It’s official: Black Friday has morphed into Black November as price cutting deals kicked off earlier in the month and with a bigger punch.

Even Cyber Monday blockbusters were posted prior to the busiest online shopping day. According to Adobe, shoppers spent $1.9 billion online Thanksgiving Day and another $3.3 billion on Friday.

That’s not to say shoppers didn’t set their alarms and hit stores on November 25, including those on the hunt for beauty.

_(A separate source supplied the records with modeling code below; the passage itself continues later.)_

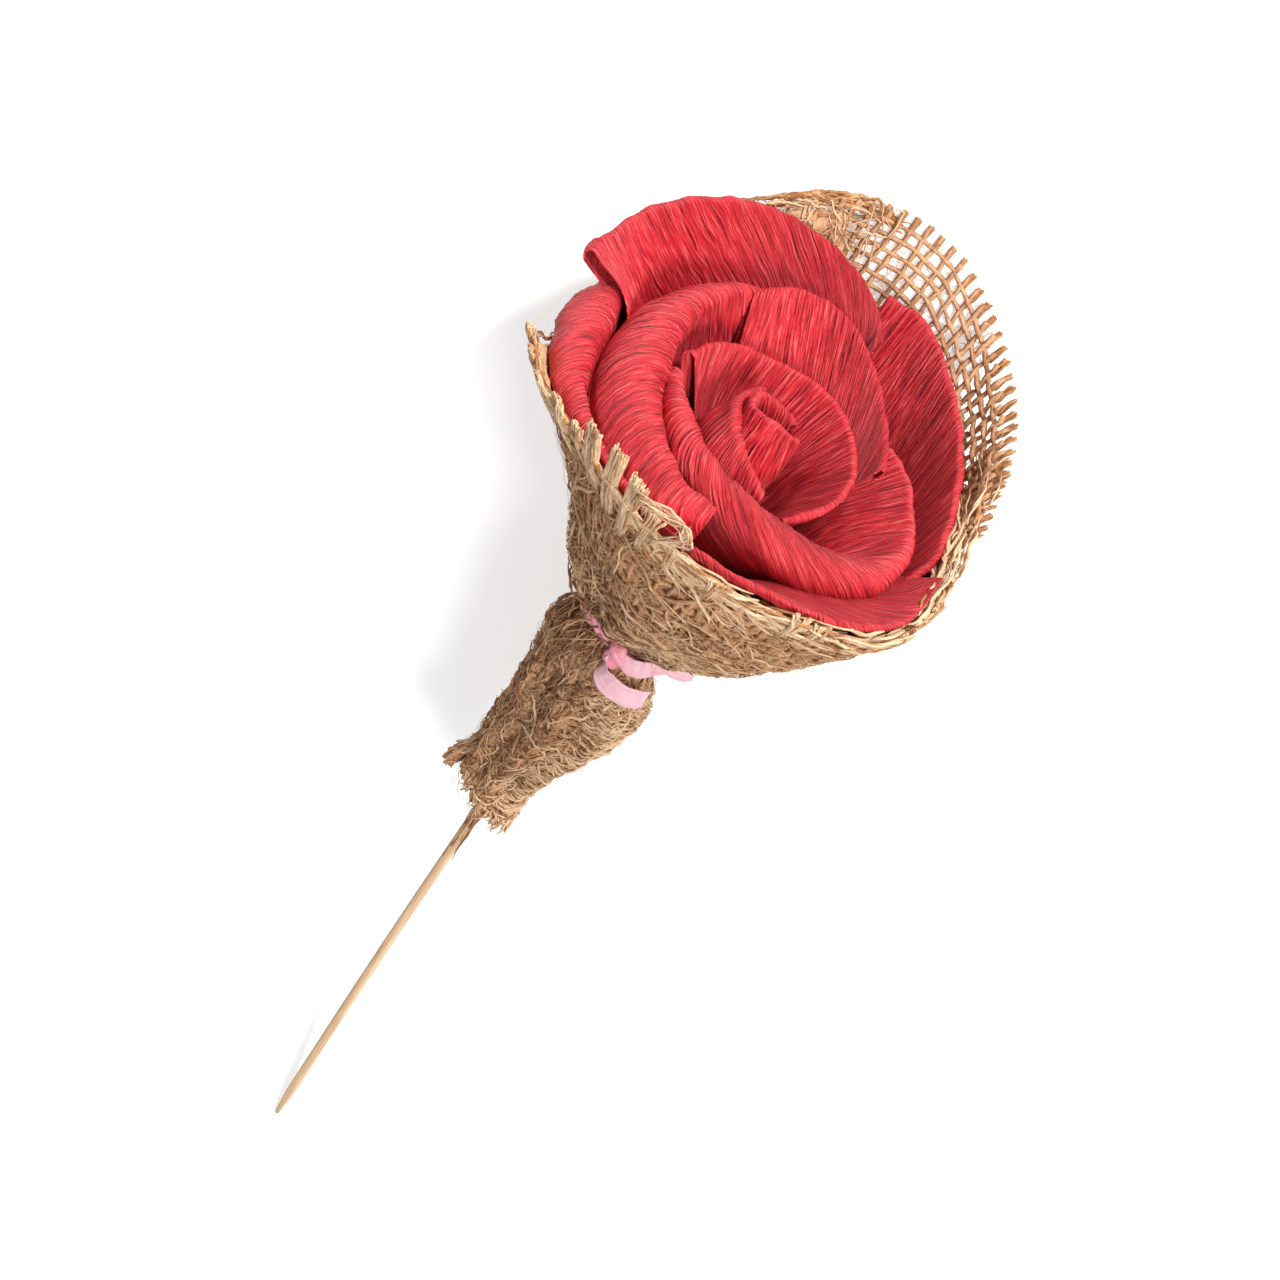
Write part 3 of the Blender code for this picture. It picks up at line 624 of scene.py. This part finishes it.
def inward(path, near, far):
    """A path moved toward the stick by so many mm."""
    path[:, :2] *= 1 - dice.uniform(near, far) / np.linalg.norm(path[:, :2], axis=1, keepdims=True)
    return path


# All over the outside, more on the near side.
for _ in range(2000):
    turn = dice.uniform(-80, 110) if dice.random() < 0.72 else dice.uniform(110, 280)
    top = rim(turn)[1] - (22 if 100 < turn < 206 else 1.5)
    h = -55 + tilt(-58, turn) + (top + 55) * dice.random()
    tail_right = h < 2 and 10 < turn < 150
    tail_left = h < 6 and not tail_right
    shares = [0.65, 0.1, 0.25] if tail_right else [0.2, 0.5, 0.3] if tail_left else [0.5, 0.15, 0.35]
    tone = dice.choice(["pale", "brown", "yarn"], p=shares)
    if h > 8:
        heading = dice.normal() * 30 + (-25 if turn > 10 else 55) + (180 if dice.random() < 0.5 else 0)
    else:
        heading = dice.normal() * 24 if tail_right else 90 + dice.normal() * 28
    thick = dice.choice([0.09, 0.15, 0.24, 0.36], p=[0.35, 0.3, 0.22, 0.13])
    path = stray(turn, h, heading, dice.uniform(8, 26) * (0.5 if h < 0 else 1.0), dice.uniform(0.1, 0.8), 9)
    fibres[tone].append((wander(path, 0.9, 4.0, dice.random() * 50), thick * TAPER, False))
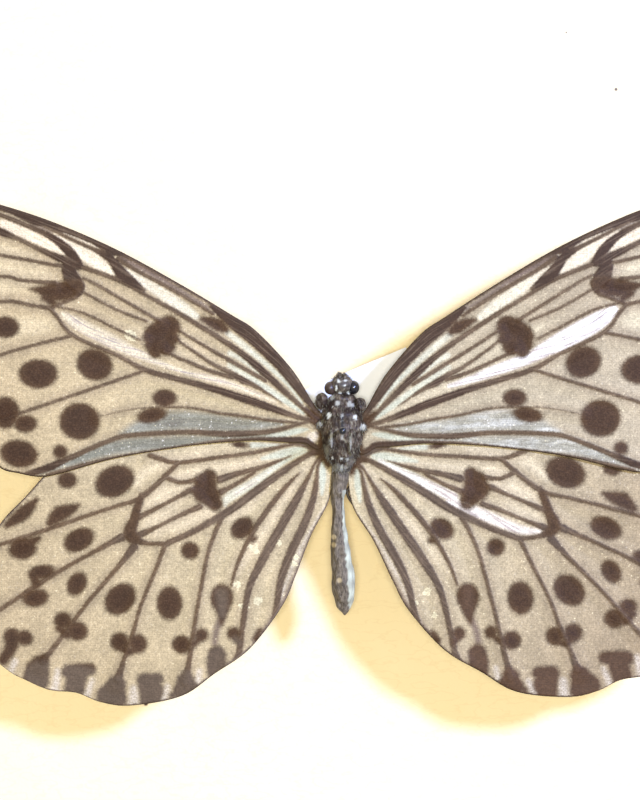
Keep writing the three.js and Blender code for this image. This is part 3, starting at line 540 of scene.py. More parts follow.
# Coats of colour: each new colour is the first one covered by the second as far as the factor says
WING_COATS = (
    ("ground", "reach", "inner", "outer"),
    ("ground", "cream", "ground", "cream"),
    ("ground", "vein_shade", "ground", "#85735A"),
    ("ground", "washed", "ground", "#5E4B43"),
    # The ground where another wing lies under: painted shade, with darker streaks and painted sheen
    ("below", "reach", "under_inner", "under_outer"),
    ("below", "under_dark", "below", "#5E5349"),
    ("below", "painted_sheen_share", "below", "sheen"),
    ("ground", "under", "ground", "below"),
    ("ground", "frosted", "ground", "#BEB29E"),
    ("pale_scales", "reach", "#ABAE94", "#E4CEAB"),
    ("ground", "paled", "ground", "pale_scales"),
    # Painted highlight on the shiny places, streaked with a darker tone; the skin there is also smoother
    ("gloss", "painted_highlight_streak", "gloss", "#9C8E84"),
    ("ground", "shine", "ground", "gloss"),
    # Painted glints
    ("ground", "painted_glint", "ground", "#EFE8D6"),
    ("ground", "dark_fleck", "ground", "#6A5A48"),
    ("ground", "scuffed", "ground", "#C6BA93"),
    ("line", "vein_width", "thin_vein", "thick_vein"),
    ("line", "vein_dust", "line", "#7D6A53"),
    ("shade", "mark_core", "#48331F", "marking"),
    ("shade", "mark_dust", "shade", "#54422F"),
    ("shade", "dusty", "shade", "margin"),
    ("skin", "vein_scales", "ground", "line"),
    ("skin", "rim_scales", "skin", "rim"),
    ("skin", "mark_scales", "skin", "shade"),
)

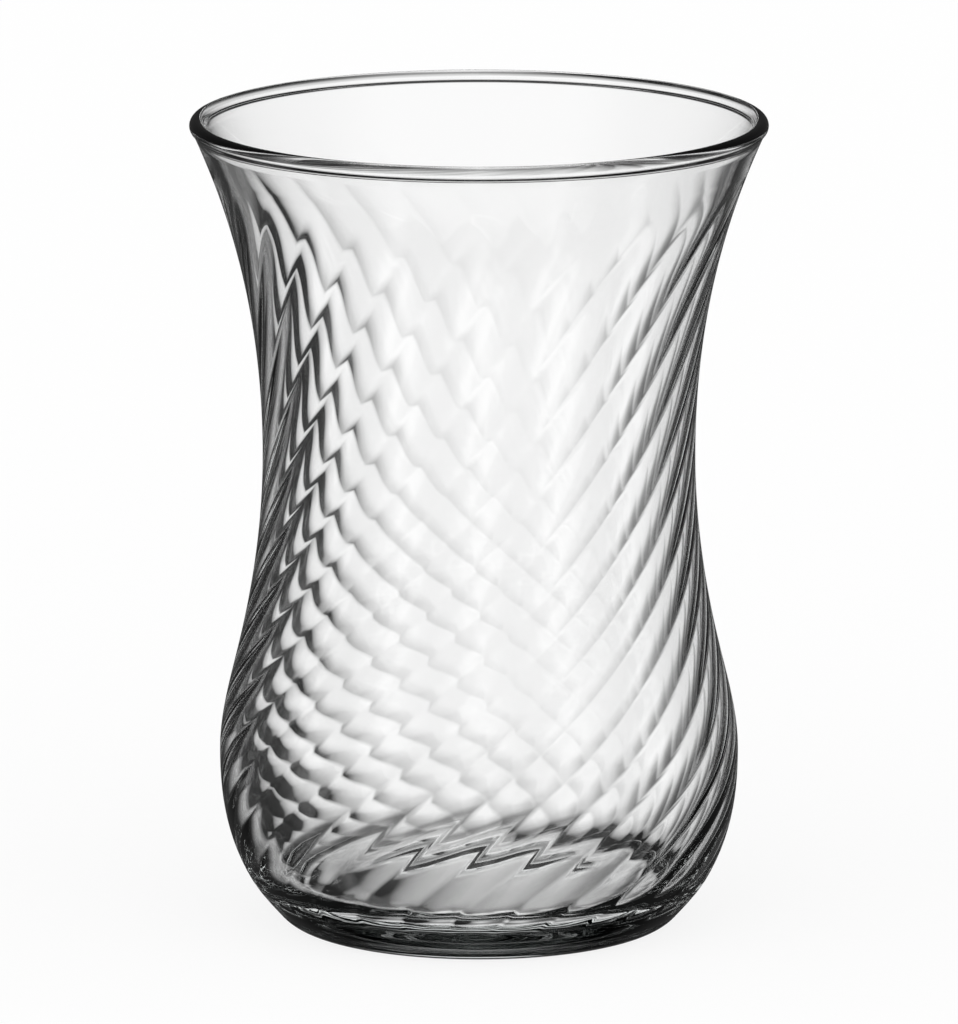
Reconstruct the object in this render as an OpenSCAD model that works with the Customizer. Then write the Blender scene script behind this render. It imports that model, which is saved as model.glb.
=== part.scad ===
// Chai glass: a waisted tea glass, one body of clear glass with twisted optic ribs
// inside. It stands on z = 0 and its axis is the z axis. All lengths are millimetres.

/* [Whole glass] */
// Height from the table to the top of the rim
height = 88; // [80:0.5:120]
// Diameter over the rim bead
rim_d = 62; // [54:0.5:76]

/* [Foot] */
// Width of the flat ring that the glass rests on
foot_w = 3.6; // [1.5:0.1:8]
// Rise of the hollow underside at its middle
push_h = 0.6; // [0.2:0.1:2]
// Height of the rounded heel
heel_h = 1.35; // [0.8:0.05:2.5]
// Diameter at the top of the heel
heel_d = 43.3; // [38:0.1:47]
// Lean of the wall above the heel, degrees from vertical
heel_lean = 42.2; // [34:0.2:52]
// Depth of the fine seam above the heel
seam_deep = 0.15; // [0.05:0.05:0.4]
// Height of that seam
seam_h = 0.4; // [0.2:0.05:1]

/* [Body] */
// Height of the cheek, low on the bowl
cheek_h = 5.3; // [4.2:0.1:7.5]
// Diameter at the cheek
cheek_d = 49.6; // [46:0.1:53]
// Lean of the wall at the cheek, degrees from vertical
cheek_lean = 29.8; // [20:0.2:38]
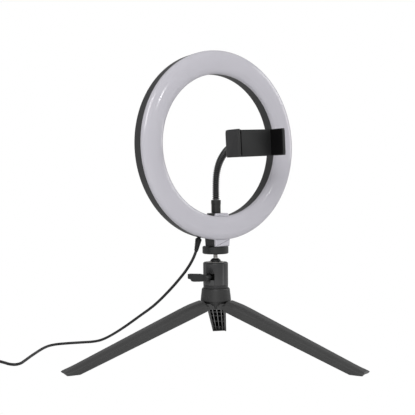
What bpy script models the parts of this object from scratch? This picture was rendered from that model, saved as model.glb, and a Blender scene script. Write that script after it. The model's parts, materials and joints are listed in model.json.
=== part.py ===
"""A table ring light: a ring lamp with a goose-neck phone clamp, on a ball head and a folding tripod."""

import math

import bmesh
import bpy
from mathutils import Matrix, Vector

for leftover in list(bpy.data.objects):
    bpy.data.objects.remove(leftover)

GAP = 0.0003  # between pieces that touch
FINE = 0.00015  # each side of the seam between the lamp's two shells

# ring lamp, which faces -Y
RING_RADIUS = 0.130
HOLE_RADIUS = 0.0979
RING_HEIGHT = 0.2947
SEAM_FORWARD = 0.0133
SHELL_DEPTH = 0.017
SHELL_WALL = 0.002
SHELL_EDGE = 0.0025
DOME_SIDE = 0.0028
DOME_HEIGHT = 0.0088
DIFFUSER_WALL = 0.0014
RING_STEPS = 48
BOARD_WIDTH = 0.012
BOARD_THICK = 0.0016
LED_HEIGHT = 0.0008
POST_RADIUS = 0.0027
SHELL_SCREW_RADIUS = 0.0013
SHELL_SCREW_HEAD = 0.0024

# lug under the ring and boss inside it
LUG_WIDTH = 0.0249
LUG_TAPER = 0.0009
LUG_BOTTOM = 0.1556
LUG_BACK = 0.0084
LUG_FRONT = 0.0174
BOSS_TOP = 0.2014
BOSS_TAPER = 0.0020
BOSS_BACK = 0.0055
BOSS_FRONT = 0.0165
INSERT_RADIUS = 0.0047
INSERT_LENGTH = 0.0095

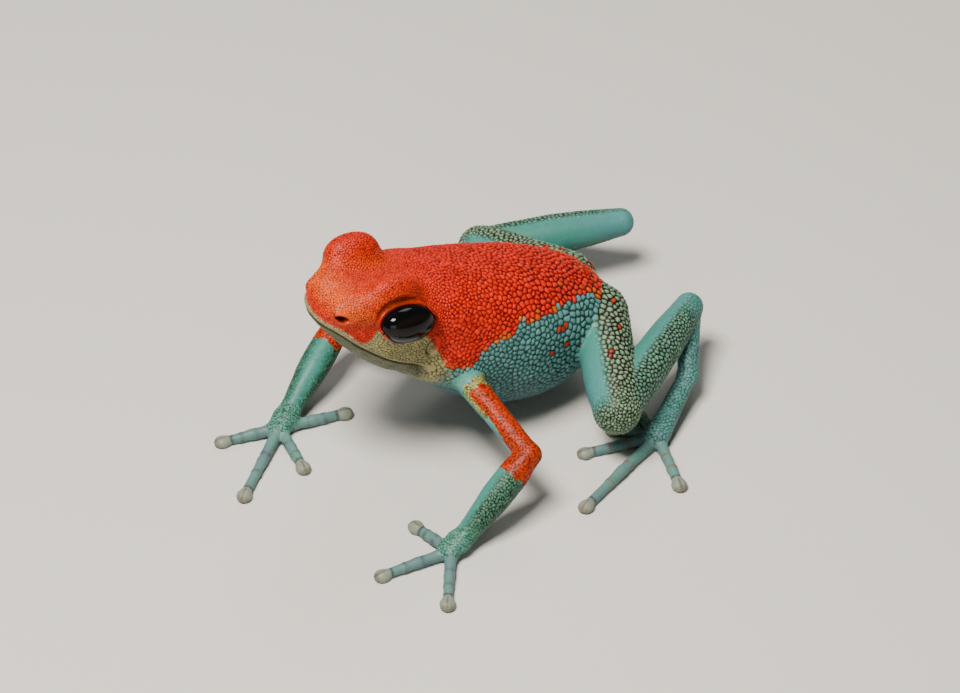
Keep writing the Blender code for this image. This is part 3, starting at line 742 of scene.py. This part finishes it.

More than 154 million consumers shopped in stores and online, about 3 million more than last year, according to a National Retail Federation survey released Nov. 26, the Sunday after Black Friday. Diving deeper, the NRF data shows more than 108 million people shopped online over the weekend, about 5 million more than last year. Meanwhile, 99 million people said they shopped in stores, down 3 million from last year. The numbers, the organization noted, are not mutually exclusive.

But the NRF, which tracks consumer visits and spending data, said those consumers doled out about $10 less on average, or $290 this year compared to nearly $300 in 2015. The association attributed the difference mostly to heavy discounting brought on by a “promotional environment” in stores. About 36 percent of shoppers this year said all of their purchases were on sale, compared to 32.5 percent last year.

The Monday after Thanksgiving hit a new online record for the U.S. with an estimated $3.45 billion spent via e-commerce, a 12.1 percent increase over a year ago and 2.6 percent above predictions from Adobe (measured from 23 billion visits to retail web sites).

So what worked in beauty?

Blazing bargains coupled with hands-on experiences encouraged shoppers to visit beauty departments. Spot checks in Macy’s, Bloomingdale’s, Lord & Taylor, Ulta Beauty, JC Penney in Sephora, freestanding Sephora, Wal-Mart, Target and Blue Mercury revealed bargains still lure traffic. Buzzing at Macy’s were items such as six-piece women’s and men’s fragrance samplers for $15; $5 Little M.A.C Lipglass, Mascara and Pigments, and a $40 Clinique Lash Set discounted to $15. Ulta Beauty offered Tiny Temptations – five beauty items for $5 – that was heavily shopped.

At the other end of the spectrum, consumers dug deep for luxury names ranging from La Mer to Hermes. A beauty consultant at a New Jersey Bloomingdale’s confirmed fragrance sales heat up later in December, but that she had already sold an impressive amount of Missoni and Prada scents. In cosmetics, both the Dior and Lancome counters were heavily shopped across all department stores.

In downtown Princeton, N.J., Blue Mercury brimmed with shoppers snapping up Laura Mercier tinted moisturizers and Chantecaille Mascara priced at $72.

In mass stores, the beauty items attracting shoppers were those once only available in higher end stores, such as masks and illuminators. Target’s Beauty Concierge outpost – which brings top sellers into one display – was sold out of e.l.f.’’s Insta GlamSkin Perfecting Makeup.

The ability to visit a physical store for makeup application, rather than virtual experimentation, was also evident on Black Friday.

From Sephora to Ulta Beauty to Lord & Taylor to Macy’s, makeup chairs were filled with shoppers who wanted hands-on application and education. Indeed, there’s no substitute for the power of human interaction.

And the shopping spree has just begun. The NRF survey found that only 9 percent of consumers are done with holiday purchases, down from 11 percent last year. Nearly a quarter of those surveyed still haven’t done any shopping yet, the data showed.